Known as the only dominantly French speaking province in Canada, Quebec is also one of the country’s most naturally beautiful and culturally rich areas. With cosmopolitan centres such as Montreal and beautiful wilderness, the country is home to a number of hidden gems well worth seeking out for visitors to Canada.
While often eclipsed by the bigger more cosmopolitan Montreal, Quebec City, the province’s capital is also home to a number of stunning sights. The Chateau Frontenac is the city’s most recognisable landmark. Cited as thes ‘most photographed hotel in the world’, the Chateau Frontenac is a grand railway hotel built at the end of the 19th Century. The Chateau is known for its grandiose appearance, which dominates the city’s skyline.
Pingualuit Crater Lake
The remnants of a crater impact nearly 1.5 million years ago, the Pingualuit Crater Lake is an almost perfectly circular lake in the remote Quebec tundra, specifically the Ungava Peninsula. One of the clearest lakes in the world, its water is sourced entirely from precipitation so its levels vary frequently. The lake’s remote location means it is not a site for everybody but for those with an appetite for adventure and natural beauty, it is well worth seeking out.
Carbide Wilson Ruins
One of the province’s more left-field destinations, the Carbide Wilson Ruins is the eerie remains of the home of a Canadian inventor by the name of Thomas “Carbide” Wilson. Known for his paranoid and reclusive nature, the eerie building compliments the inventor’s mythology perfectly. Located within the beautiful Gatineau Park (itself a site worth seeking out), in Chelsea, Quebec, the ruins are worth paying a visit, especially for those seeking out sites off the beaten track.

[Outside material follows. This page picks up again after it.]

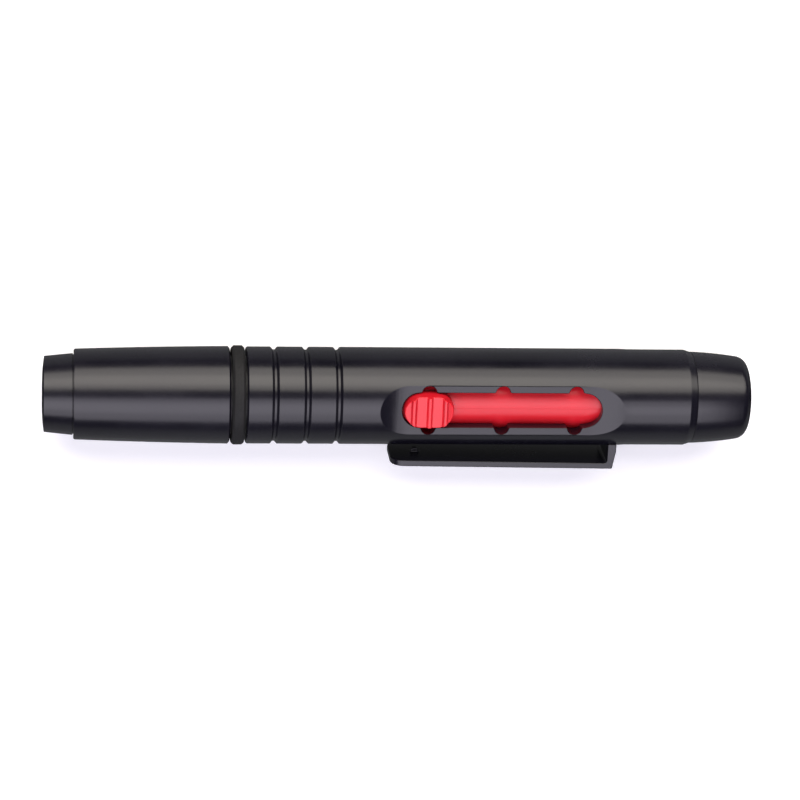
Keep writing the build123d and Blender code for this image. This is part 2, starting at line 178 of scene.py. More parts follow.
def add_softbox(name, angles, stations, radiance, colour, shape):
    """A long softbox over the pen. Its angles are degrees from overhead towards +Y, and its stations
    are metres along X."""
    low, high = (math.radians(a) for a in angles)
    middle = (low + high) / 2
    away = Vector((0, math.sin(middle), math.cos(middle)))
    along = Vector((1, 0, 0))
    light = bpy.data.lights.new(name, "AREA")
    light.shape = shape
    light.size = stations[1] - stations[0]
    light.size_y = 2 * SOFTBOX_REACH * math.tan(abs(high - low) / 2)
    area = light.size * light.size_y * (math.pi / 4 if shape == "ELLIPSE" else 1)
    light.energy = radiance * math.pi * area
    light.color = colour
    lamp = bpy.data.objects.new(name, light)
    bpy.context.scene.collection.objects.link(lamp)
    lamp.location = away * SOFTBOX_REACH + along * (stations[0] + stations[1]) / 2
    lamp.rotation_euler = Matrix((along, away.cross(along), away)).transposed().to_euler()


def add_world():
    world = bpy.data.worlds.new("world")
    world.use_nodes = True
    bpy.context.scene.world = world
    sky = world.node_tree.nodes["Background"]
    sky.inputs["Color"].default_value = (0.82, 0.80, 1.0, 1)
    sky.inputs["Strength"].default_value = 0.06


# ------------------------------------------------------------------ materials
def new_material(name, **values):
    """A material with uniform values on the shader's own sockets, its node tree and its shader."""
    mat = bpy.data.materials.new(name)
    mat.use_nodes = True
    shader = mat.node_tree.nodes["Principled BSDF"]
    for socket, value in values.items():
        shader.inputs[socket.replace("_", " ")].default_value = value
    return mat, mat.node_tree, shader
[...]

Les Jardins de Quatre-Vents
One of the province’s most impressive stately homes, Les Jardins de Quatre-Vents are amongst the country’s most spectacular gardens. The former home of Francis Higginson Cabot, a wealthy investment banker and a known enthusiast of gardening, Les Jardins de Quatre-Vents were his final major project. Encompassing 20 acres of land, the gardens feature an eclectic range of plants and are divided into a number of thematic sections, with individual gardens focusing on Japanese plants, sculptures amongst many others. The gardens are only open over a four day period in the summer, but for those lucky enough to be in the area at this time, a visit is essential.
Located on the Montmorency River in Quebec City, Montmorency Falls is, as its name suggests, a large waterfall and one of the province’s most recognisable natural landmarks. Easily accessible via a suspension bridge and an aerial tram, the falls are known for the beautiful view provided from the vantage point. An iconic visual staple of Quebec, they are certainly worth a visit.